• **Instructions for the task**: Word for word, restate every line of the listing that follows.

• **Supplied material**:

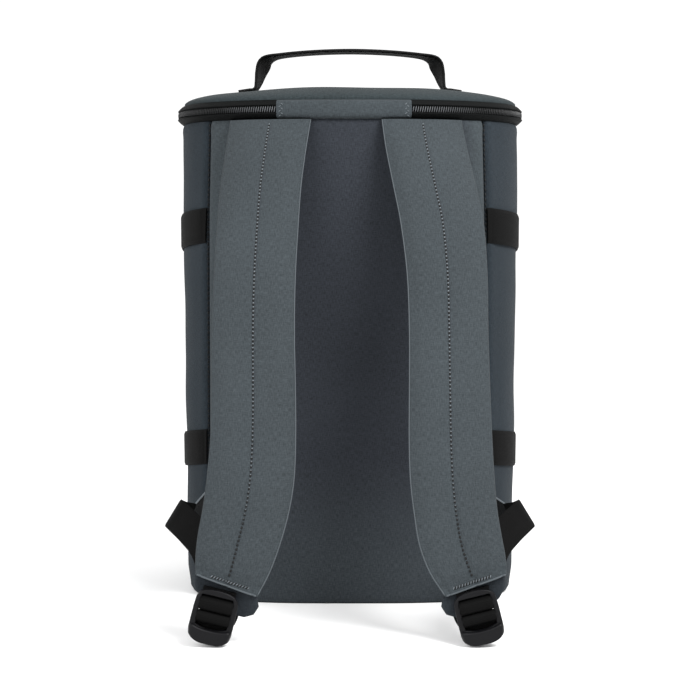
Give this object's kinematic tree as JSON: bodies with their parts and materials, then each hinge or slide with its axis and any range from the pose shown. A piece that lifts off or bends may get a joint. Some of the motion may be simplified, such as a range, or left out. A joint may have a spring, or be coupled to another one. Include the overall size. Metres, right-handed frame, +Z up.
{
  "type": "cooler backpack",
  "caption": "Barrel-shaped insulated backpack with a domed zip-round lid, grab handle, side webbing and padded shoulder straps on ladder locks.",
  "frame": {"origin": "on the floor under the middle of the body, on the flat face of the base panel", "axes": "+Z up; -Y towards the shoulder straps and the back panel that is worn against the back; +X to the right as the straps are seen"},
  "size_m": [0.2646, 0.325, 0.4113],
  "materials": {
    "body_cloth": "fine plain weave over foam",
    "back_cloth": "fine plain weave over foam, a shade darker",
    "strap_cloth": "fine heathered plain weave",
    "webbing": "ribbed flat webbing",
    "zip_tape": "fine ribbed tape",
    "zip_teeth": "coil teeth",
    "lock_plastic": "moulded, satin"
  },
  "bodies": {
    "root": {"back_panel": "back_cloth", "side_and_front_panel": "body_cloth", "base_panel": "body_cloth", "zip_tape_lower": "zip_tape", "zip_chain": "zip_teeth", "zip_tape_upper": "zip_tape", "hinge_strip": "strap_cloth", "zip_slider": "lock_plastic", "lid": "strap_cloth", "handle": "webbing", "side_webbing_upper_left": "webbing", "side_webbing_lower_left": "webbing", "strap_left": "strap_cloth", "strap_end_left": "strap_cloth", "ladder_lock_left": "lock_plastic", "lock_webbing_left": "webbing", "adjuster_webbing_left": "webbing", "side_tab_left": "strap_cloth", "side_webbing_upper_right": "webbing", "side_webbing_lower_right": "webbing", "strap_right": "strap_cloth", "strap_end_right": "strap_cloth", "ladder_lock_right": "lock_plastic", "lock_webbing_right": "webbing", "adjuster_webbing_right": "webbing", "side_tab_right": "strap_cloth"}
  },
  "joints": []
}
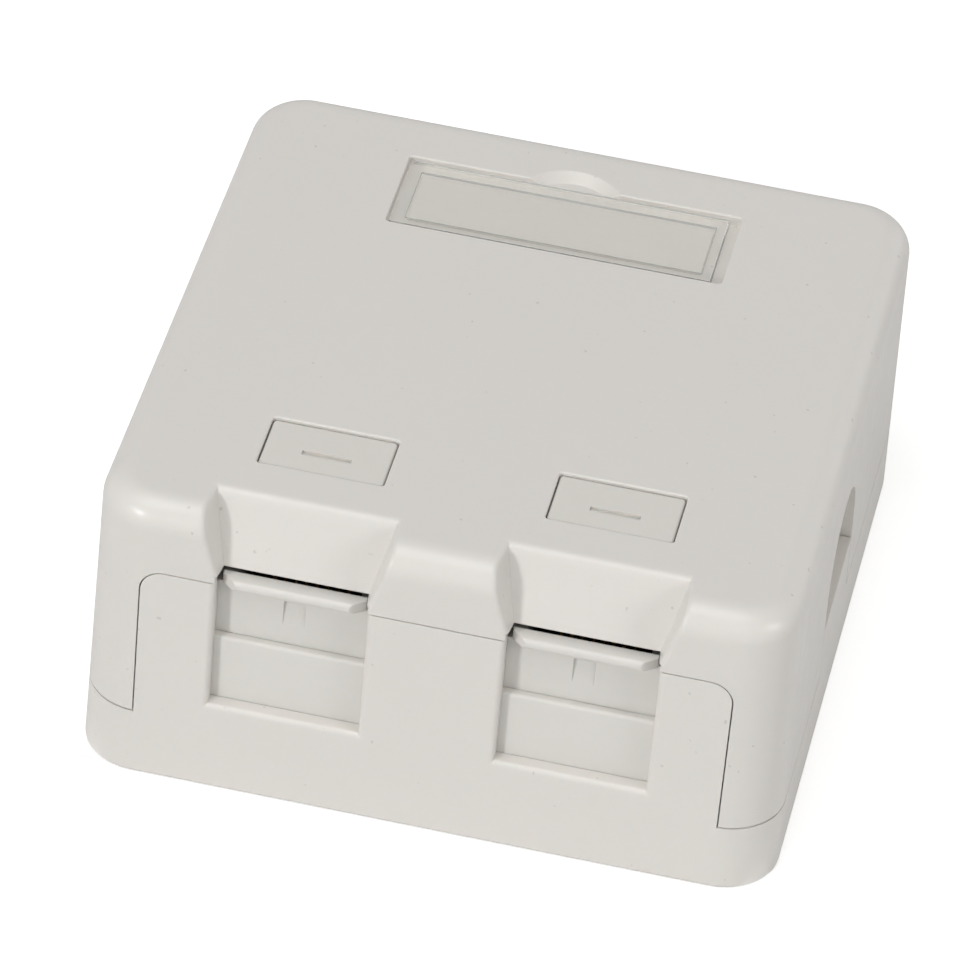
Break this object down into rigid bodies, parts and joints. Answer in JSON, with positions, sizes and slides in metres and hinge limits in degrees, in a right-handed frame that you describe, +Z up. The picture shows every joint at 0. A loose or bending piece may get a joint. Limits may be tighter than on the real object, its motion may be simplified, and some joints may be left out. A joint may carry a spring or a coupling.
{
  "type": "surface mount jack box",
  "caption": "Low square box that mounts on a wall or desk and holds shuttered jack modules, with finger scoops, a label window and icon tiles.",
  "frame": {"origin": "middle of the footprint on the underside", "axes": "+X to the right seen from the ports, +Y from the ports to the back, +Z up from the mounting surface"},
  "size_m": [0.068, 0.0696, 0.0325],
  "materials": {
    "housing": "smooth moulded off-white, semi-gloss",
    "clear_window": "clear moulded plastic",
    "card": "plain card",
    "tile": "smooth moulded off-white",
    "jack": "smooth moulded off-white",
    "spring": "drawn spring wire",
    "insert": "moulded dark plastic",
    "contact": "plated spring wire",
    "board": "green coated board",
    "terminal": "moulded pale grey",
    "blade": "tinned strip",
    "wire_cap": "moulded off-white"
  },
  "bodies": {
    "base_assembly": {"base": "housing", "jack_housing_left": "jack", "shutter_spring_left": "spring", "contact_insert_left": "insert", "contact_wires_left": "contact", "circuit_board_left": "board", "idc_block_left": "terminal", "idc_blades_left": "blade", "wire_cap_left": "wire_cap", "jack_housing_right": "jack", "shutter_spring_right": "spring", "contact_insert_right": "insert", "contact_wires_right": "contact", "circuit_board_right": "board", "idc_block_right": "terminal", "idc_blades_right": "blade", "wire_cap_right": "wire_cap"},
    "cover_assembly": {"cover": "housing", "label_card": "card"},
    "label_lens": {"label_window": "clear_window"},
    "left_tile": {"icon_tile_left": "tile"},
    "right_tile": {"icon_tile_right": "tile"},
    "left_shutter": {"shutter_left": "jack"},
    "right_shutter": {"shutter_right": "jack"}
  },
  "joints": [
    {"name": "cover_lift", "type": "slide", "parent": "base_assembly", "child": "cover_assembly", "axis": [0, 0, 1], "range_m": [0, 0.04]},
    {"name": "label_window_lift", "type": "slide", "parent": "cover_assembly", "child": "label_lens", "axis": [0, 0, 1], "range_m": [0, 0.01]},
    {"name": "left_tile_lift", "type": "slide", "parent": "cover_assembly", "child": "left_tile", "axis": [0, 0, 1], "range_m": [0, 0.008]},
    {"name": "right_tile_lift", "type": "slide", "parent": "cover_assembly", "child": "right_tile", "axis": [0, 0, 1], "range_m": [0, 0.008]},
    {"name": "left_shutter_slide", "type": "slide", "parent": "base_assembly", "child": "left_shutter", "axis": [0, 0, -1], "range_m": [0, 0.0063], "stiffness_N_per_m": 60, "springref_m": -0.005, "deforming": ["shutter_spring_left"]},
    {"name": "right_shutter_slide", "type": "slide", "parent": "base_assembly", "child": "right_shutter", "axis": [0, 0, -1], "range_m": [0, 0.0063], "stiffness_N_per_m": 60, "springref_m": -0.005, "deforming": ["shutter_spring_right"]}
  ]
}
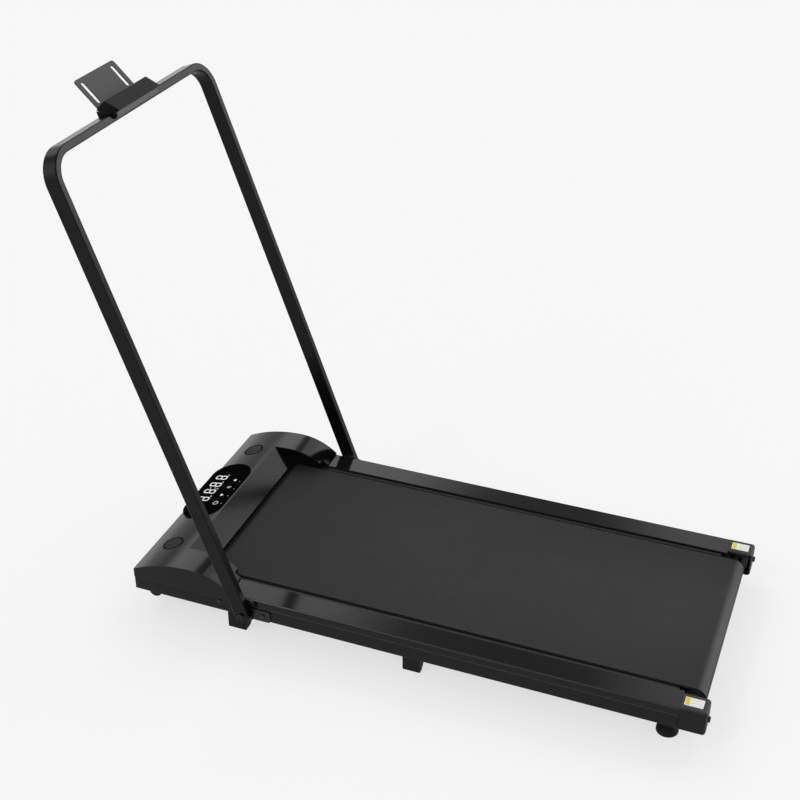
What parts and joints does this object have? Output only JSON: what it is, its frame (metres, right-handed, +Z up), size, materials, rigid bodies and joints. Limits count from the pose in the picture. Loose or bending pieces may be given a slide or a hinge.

• **Exercise answer**:
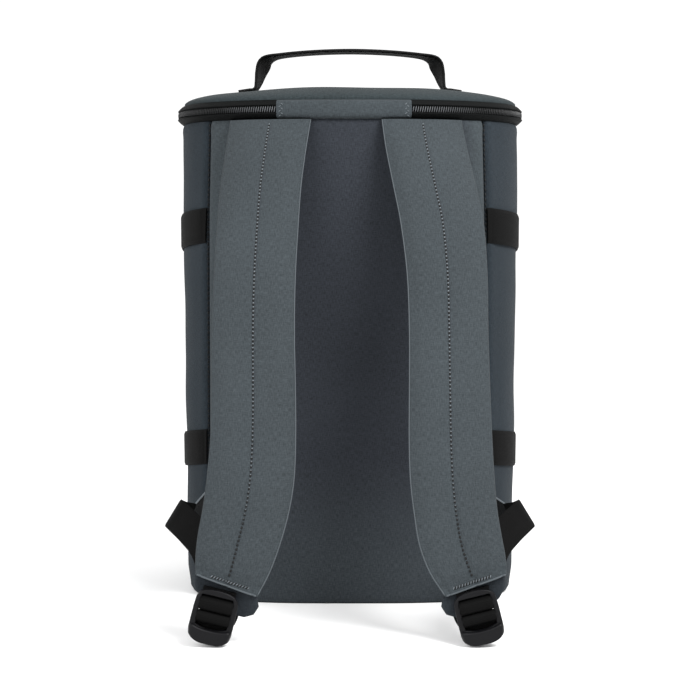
Give this object's kinematic tree as JSON: bodies with their parts and materials, then each hinge or slide with its axis and any range from the pose shown. A piece that lifts off or bends may get a joint. Some of the motion may be simplified, such as a range, or left out. A joint may have a spring, or be coupled to another one. Include the overall size. Metres, right-handed frame, +Z up.
{
  "type": "cooler backpack",
  "caption": "Barrel-shaped insulated backpack with a domed zip-round lid, grab handle, side webbing and padded shoulder straps on ladder locks.",
  "frame": {"origin": "on the floor under the middle of the body, on the flat face of the base panel", "axes": "+Z up; -Y towards the shoulder straps and the back panel that is worn against the back; +X to the right as the straps are seen"},
  "size_m": [0.2646, 0.325, 0.4113],
  "materials": {
    "body_cloth": "fine plain weave over foam",
    "back_cloth": "fine plain weave over foam, a shade darker",
    "strap_cloth": "fine heathered plain weave",
    "webbing": "ribbed flat webbing",
    "zip_tape": "fine ribbed tape",
    "zip_teeth": "coil teeth",
    "lock_plastic": "moulded, satin"
  },
  "bodies": {
    "root": {"back_panel": "back_cloth", "side_and_front_panel": "body_cloth", "base_panel": "body_cloth", "zip_tape_lower": "zip_tape", "zip_chain": "zip_teeth", "zip_tape_upper": "zip_tape", "hinge_strip": "strap_cloth", "zip_slider": "lock_plastic", "lid": "strap_cloth", "handle": "webbing", "side_webbing_upper_left": "webbing", "side_webbing_lower_left": "webbing", "strap_left": "strap_cloth", "strap_end_left": "strap_cloth", "ladder_lock_left": "lock_plastic", "lock_webbing_left": "webbing", "adjuster_webbing_left": "webbing", "side_tab_left": "strap_cloth", "side_webbing_upper_right": "webbing", "side_webbing_lower_right": "webbing", "strap_right": "strap_cloth", "strap_end_right": "strap_cloth", "ladder_lock_right": "lock_plastic", "lock_webbing_right": "webbing", "adjuster_webbing_right": "webbing", "side_tab_right": "strap_cloth"}
  },
  "joints": []
}
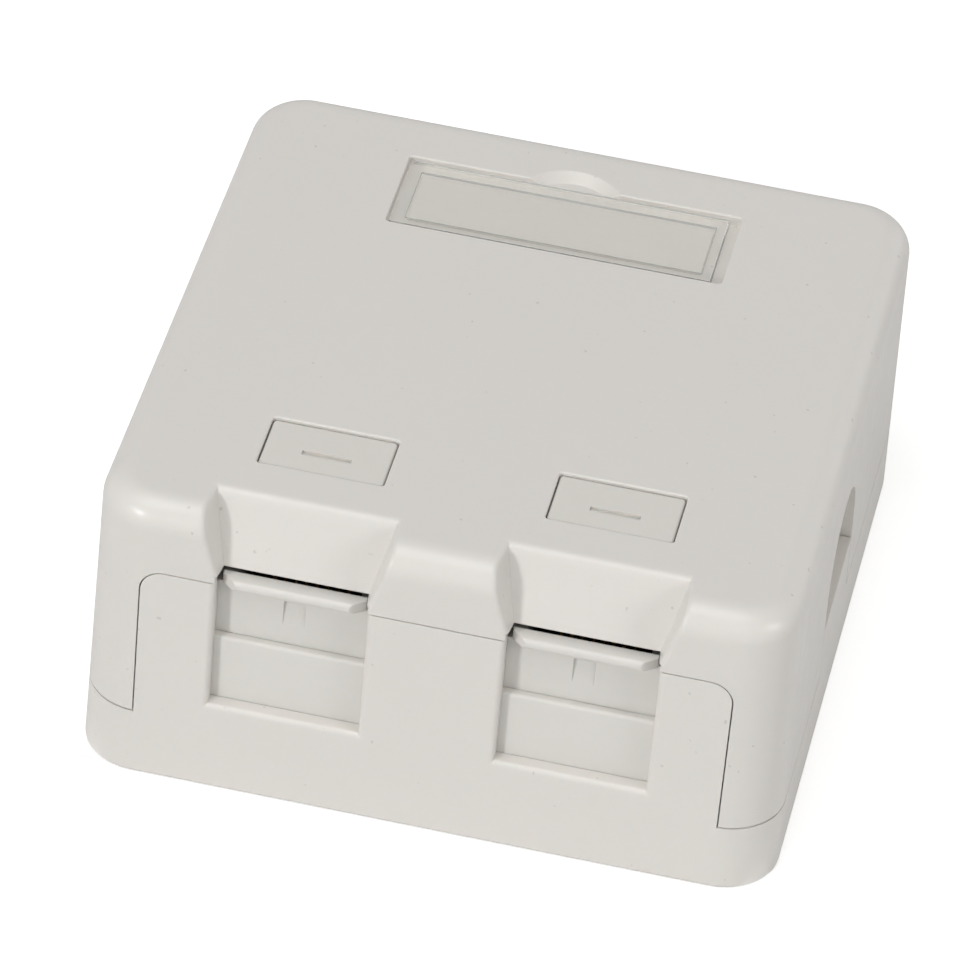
Break this object down into rigid bodies, parts and joints. Answer in JSON, with positions, sizes and slides in metres and hinge limits in degrees, in a right-handed frame that you describe, +Z up. The picture shows every joint at 0. A loose or bending piece may get a joint. Limits may be tighter than on the real object, its motion may be simplified, and some joints may be left out. A joint may carry a spring or a coupling.
{
  "type": "surface mount jack box",
  "caption": "Low square box that mounts on a wall or desk and holds shuttered jack modules, with finger scoops, a label window and icon tiles.",
  "frame": {"origin": "middle of the footprint on the underside", "axes": "+X to the right seen from the ports, +Y from the ports to the back, +Z up from the mounting surface"},
  "size_m": [0.068, 0.0696, 0.0325],
  "materials": {
    "housing": "smooth moulded off-white, semi-gloss",
    "clear_window": "clear moulded plastic",
    "card": "plain card",
    "tile": "smooth moulded off-white",
    "jack": "smooth moulded off-white",
    "spring": "drawn spring wire",
    "insert": "moulded dark plastic",
    "contact": "plated spring wire",
    "board": "green coated board",
    "terminal": "moulded pale grey",
    "blade": "tinned strip",
    "wire_cap": "moulded off-white"
  },
  "bodies": {
    "base_assembly": {"base": "housing", "jack_housing_left": "jack", "shutter_spring_left": "spring", "contact_insert_left": "insert", "contact_wires_left": "contact", "circuit_board_left": "board", "idc_block_left": "terminal", "idc_blades_left": "blade", "wire_cap_left": "wire_cap", "jack_housing_right": "jack", "shutter_spring_right": "spring", "contact_insert_right": "insert", "contact_wires_right": "contact", "circuit_board_right": "board", "idc_block_right": "terminal", "idc_blades_right": "blade", "wire_cap_right": "wire_cap"},
    "cover_assembly": {"cover": "housing", "label_card": "card"},
    "label_lens": {"label_window": "clear_window"},
    "left_tile": {"icon_tile_left": "tile"},
    "right_tile": {"icon_tile_right": "tile"},
    "left_shutter": {"shutter_left": "jack"},
    "right_shutter": {"shutter_right": "jack"}
  },
  "joints": [
    {"name": "cover_lift", "type": "slide", "parent": "base_assembly", "child": "cover_assembly", "axis": [0, 0, 1], "range_m": [0, 0.04]},
    {"name": "label_window_lift", "type": "slide", "parent": "cover_assembly", "child": "label_lens", "axis": [0, 0, 1], "range_m": [0, 0.01]},
    {"name": "left_tile_lift", "type": "slide", "parent": "cover_assembly", "child": "left_tile", "axis": [0, 0, 1], "range_m": [0, 0.008]},
    {"name": "right_tile_lift", "type": "slide", "parent": "cover_assembly", "child": "right_tile", "axis": [0, 0, 1], "range_m": [0, 0.008]},
    {"name": "left_shutter_slide", "type": "slide", "parent": "base_assembly", "child": "left_shutter", "axis": [0, 0, -1], "range_m": [0, 0.0063], "stiffness_N_per_m": 60, "springref_m": -0.005, "deforming": ["shutter_spring_left"]},
    {"name": "right_shutter_slide", "type": "slide", "parent": "base_assembly", "child": "right_shutter", "axis": [0, 0, -1], "range_m": [0, 0.0063], "stiffness_N_per_m": 60, "springref_m": -0.005, "deforming": ["shutter_spring_right"]}
  ]
}
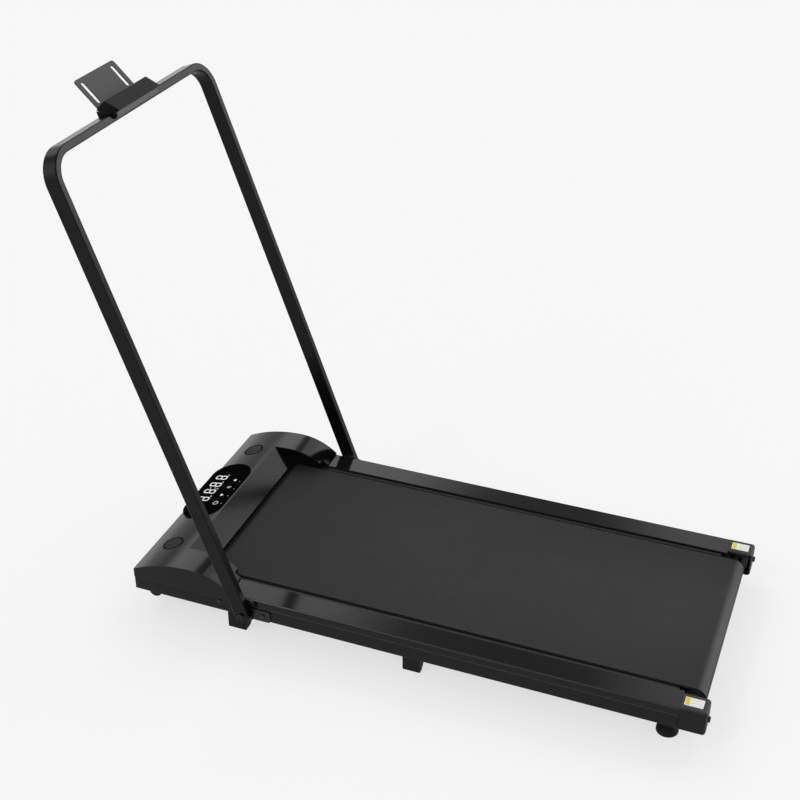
What parts and joints does this object have? Output only JSON: what it is, its frame (metres, right-handed, +Z up), size, materials, rigid bodies and joints. Limits count from the pose in the picture. Loose or bending pieces may be given a slide or a hinge.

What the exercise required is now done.